Superficially, Henry Luce would appear to resemble Evelyn Waugh's Lord Copper, who loved to bore after-dinner audiences with his recollections and demanded unthinking loyalty from his employees. Luce suffered from a lifelong, periodically disabling stutter. He dressed badly, often sporting unmatched socks or shoes, and he became so distracted by his own monologues that he would forget he had ordered and eaten supper. In the midtown Manhattan building he had constructed for his magazines, he liked to ride alone in the elevator to his palatial office. Lonely and driven, he was an energetic traveler and a more than competent writer, even if his interest in the world was limited to a consideration of whether history was advancing his own ideas about the progress of civilization. Time men (there were few women, and until quite late in the history of Time-Life, corporate ascent was achieved by ritualized male bureaucratic horn-locking) lived in terror at the prospect of a visit from The Publisher. "Luce is a good man on the great issues. . . . But on the small issues, the personal relationships, he is a very bad man, thoughtless and arbitrary," said one of them after traveling with him for some weeks in Europe. "He has such intellectual arrogance that he does not believe anybody can tell him anything." Quizzed on the subject of brainpower, Luce told his wife that he was more intelligent than Albert Einstein, whom he dismissed as a specialist.
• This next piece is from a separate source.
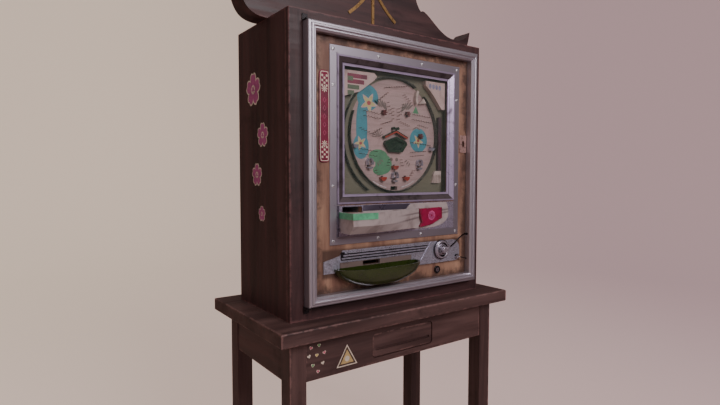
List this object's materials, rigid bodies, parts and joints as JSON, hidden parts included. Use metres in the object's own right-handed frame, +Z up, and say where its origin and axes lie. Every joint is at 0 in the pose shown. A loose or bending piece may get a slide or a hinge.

Luce's views about journalism were simple and starkly expressed, tolerable only if one believes that ownership carries the right to be persistently, dogmatically wrong. "I don't pretend that this is an objective magazine," he once said of his beloved Time. "It's an editorial magazine from the first page to the last, and whatever comes out has to reflect my view and that's the way it is." Luce frequently mistrusted the work of reporters, insisting that their copy be altered to suit his own, somewhat traditional, views. It was Edmund Wilson who noticed relatively early that the "considerable value" of having the news summarized each week tended to mask "the ineptitude and cynicism of the mentality" governing the reportage. In the 1960s, Fact magazine collected twenty pages of complaints from the prominent about the deficiencies of Luce journalism, listing grievances from P. G. Wodehouse ("about the most inaccurate magazine in existence") and Marshall McLuhan ("Totalitarianism . . . rather than insight or intelligibility is the object of all of Time's technical brilliance").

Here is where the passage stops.